▶ **Exercise instructions**:
Reproduce all of the data exactly, with no line skipped.

▶ **Provided material**:

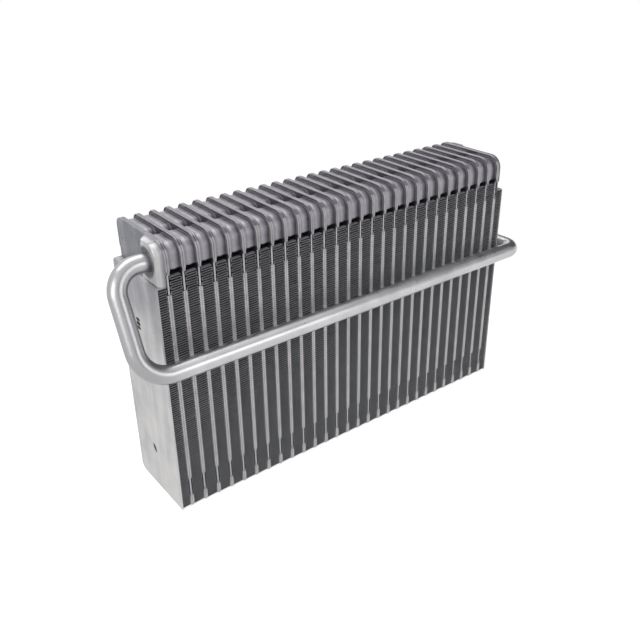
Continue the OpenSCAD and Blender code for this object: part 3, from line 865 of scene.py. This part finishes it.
pipe_metal, tree, shader = bare_aluminium("drawn_aluminium_pipe")
place = add(tree, "ShaderNodeTexCoord").outputs["Object"]
along = add(tree, "ShaderNodeSeparateXYZ", {0: place}).outputs
tarnish = add(
    tree, "ShaderNodeTexNoise",
    {"Vector": place, "Scale": 1000 / TARNISH, "Detail": 4.0, "Roughness": 0.5}
)
scuffs = add(
    tree, "ShaderNodeTexNoise",
    {"Vector": place, "Scale": 1000 / SCUFF, "Detail": 5.0, "Roughness": 0.6}
)
waves = add(
    tree, "ShaderNodeTexNoise",
    {"Vector": place, "Scale": 1000 / WAVE, "Detail": 2.0, "Roughness": 0.5}
)
bright = add(tree, "ShaderNodeValToRGB", {"Fac": tarnish}, ((0.3, "#c6c5c8"), (0.7, "#d8d7d9")))
# Painted shade: the sloping leg and its bend are darker.
past_leg = add(
    tree, "ShaderNodeMapRange",
    {"Value": along["X"], "From Min": SHADED_TO / 1000, "From Max": UNSHADED_FROM / 1000},
    interpolation_type="SMOOTHSTEP"
)
colour = add(tree, "ShaderNodeMix", {0: past_leg, 6: srgb("#aeadb0"), 7: bright}, data_type="RGBA")
scuffed = add(
    tree, "ShaderNodeMapRange",
    {"Value": scuffs, "From Min": 0.35, "From Max": 0.7, "To Min": 0.27, "To Max": 0.36}
)
bump = add(tree, "ShaderNodeBump", {"Strength": 0.05, "Distance": 0.0003, "Height": waves})
join(tree, shader, {"Base Color": colour.outputs[2], "Roughness": scuffed, "Normal": bump})

skew = atan2(RUN_RIGHT - RUN_LEFT, SIDE_X - LEG_X)
side_corner = Vector((SIDE_X, RUN_RIGHT, RUN_Z))
backward = Vector((-sin(skew), cos(skew), 0))
crossing = [
    Vector((-NECK_START, NECK_Y, NECK_Z)),
    Vector((LEG_X, NECK_Y - LEG_LEAN, NECK_Z)),
    Vector((LEG_X + LEG_LEAN, RUN_LEFT, RUN_Z)),
    side_corner,
    side_corner + backward * ((RIM_BACK - CROSS_SHORT - RUN_RIGHT) / cos(skew)),
]
outlet = [
    Vector((NECK_START, OUTLET_Y, NECK_Z)),
    Vector((OUTLET_X, OUTLET_Y, NECK_Z)),
    Vector((OUTLET_X, OUTLET_Y, NECK_Z - OUTLET_DROP)),
]
cross_shape = pipe_shape(crossing, CROSS_BENDS, CROSS_R, DENTS)
outlet_shape = pipe_shape(outlet, OUTLET_BENDS, OUTLET_R)
fit_piece("bent_crossover_pipe", cross_shape, pipe_metal, "crossover_pipe")
fit_piece("bent_outlet_pipe", outlet_shape, pipe_metal, "outlet_pipe")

▶ **In response**:
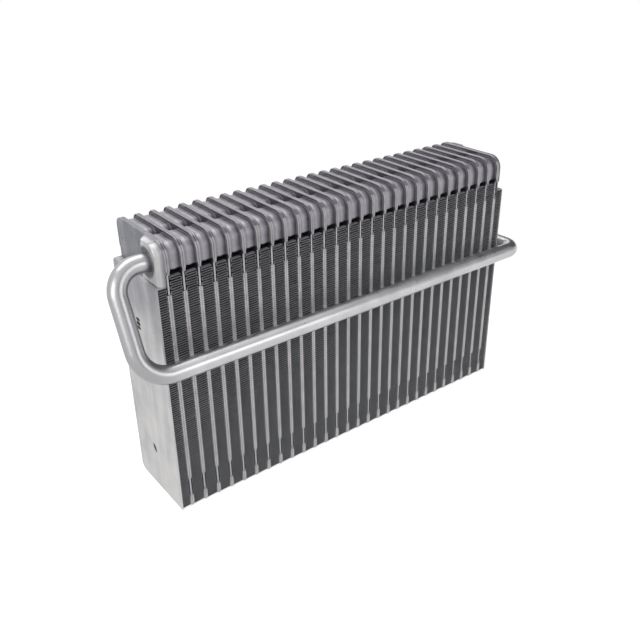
Continue the OpenSCAD and Blender code for this object: part 3, from line 865 of scene.py. This part finishes it.
pipe_metal, tree, shader = bare_aluminium("drawn_aluminium_pipe")
place = add(tree, "ShaderNodeTexCoord").outputs["Object"]
along = add(tree, "ShaderNodeSeparateXYZ", {0: place}).outputs
tarnish = add(
    tree, "ShaderNodeTexNoise",
    {"Vector": place, "Scale": 1000 / TARNISH, "Detail": 4.0, "Roughness": 0.5}
)
scuffs = add(
    tree, "ShaderNodeTexNoise",
    {"Vector": place, "Scale": 1000 / SCUFF, "Detail": 5.0, "Roughness": 0.6}
)
waves = add(
    tree, "ShaderNodeTexNoise",
    {"Vector": place, "Scale": 1000 / WAVE, "Detail": 2.0, "Roughness": 0.5}
)
bright = add(tree, "ShaderNodeValToRGB", {"Fac": tarnish}, ((0.3, "#c6c5c8"), (0.7, "#d8d7d9")))
# Painted shade: the sloping leg and its bend are darker.
past_leg = add(
    tree, "ShaderNodeMapRange",
    {"Value": along["X"], "From Min": SHADED_TO / 1000, "From Max": UNSHADED_FROM / 1000},
    interpolation_type="SMOOTHSTEP"
)
colour = add(tree, "ShaderNodeMix", {0: past_leg, 6: srgb("#aeadb0"), 7: bright}, data_type="RGBA")
scuffed = add(
    tree, "ShaderNodeMapRange",
    {"Value": scuffs, "From Min": 0.35, "From Max": 0.7, "To Min": 0.27, "To Max": 0.36}
)
bump = add(tree, "ShaderNodeBump", {"Strength": 0.05, "Distance": 0.0003, "Height": waves})
join(tree, shader, {"Base Color": colour.outputs[2], "Roughness": scuffed, "Normal": bump})

skew = atan2(RUN_RIGHT - RUN_LEFT, SIDE_X - LEG_X)
side_corner = Vector((SIDE_X, RUN_RIGHT, RUN_Z))
backward = Vector((-sin(skew), cos(skew), 0))
crossing = [
    Vector((-NECK_START, NECK_Y, NECK_Z)),
    Vector((LEG_X, NECK_Y - LEG_LEAN, NECK_Z)),
    Vector((LEG_X + LEG_LEAN, RUN_LEFT, RUN_Z)),
    side_corner,
    side_corner + backward * ((RIM_BACK - CROSS_SHORT - RUN_RIGHT) / cos(skew)),
]
outlet = [
    Vector((NECK_START, OUTLET_Y, NECK_Z)),
    Vector((OUTLET_X, OUTLET_Y, NECK_Z)),
    Vector((OUTLET_X, OUTLET_Y, NECK_Z - OUTLET_DROP)),
]
cross_shape = pipe_shape(crossing, CROSS_BENDS, CROSS_R, DENTS)
outlet_shape = pipe_shape(outlet, OUTLET_BENDS, OUTLET_R)
fit_piece("bent_crossover_pipe", cross_shape, pipe_metal, "crossover_pipe")
fit_piece("bent_outlet_pipe", outlet_shape, pipe_metal, "outlet_pipe")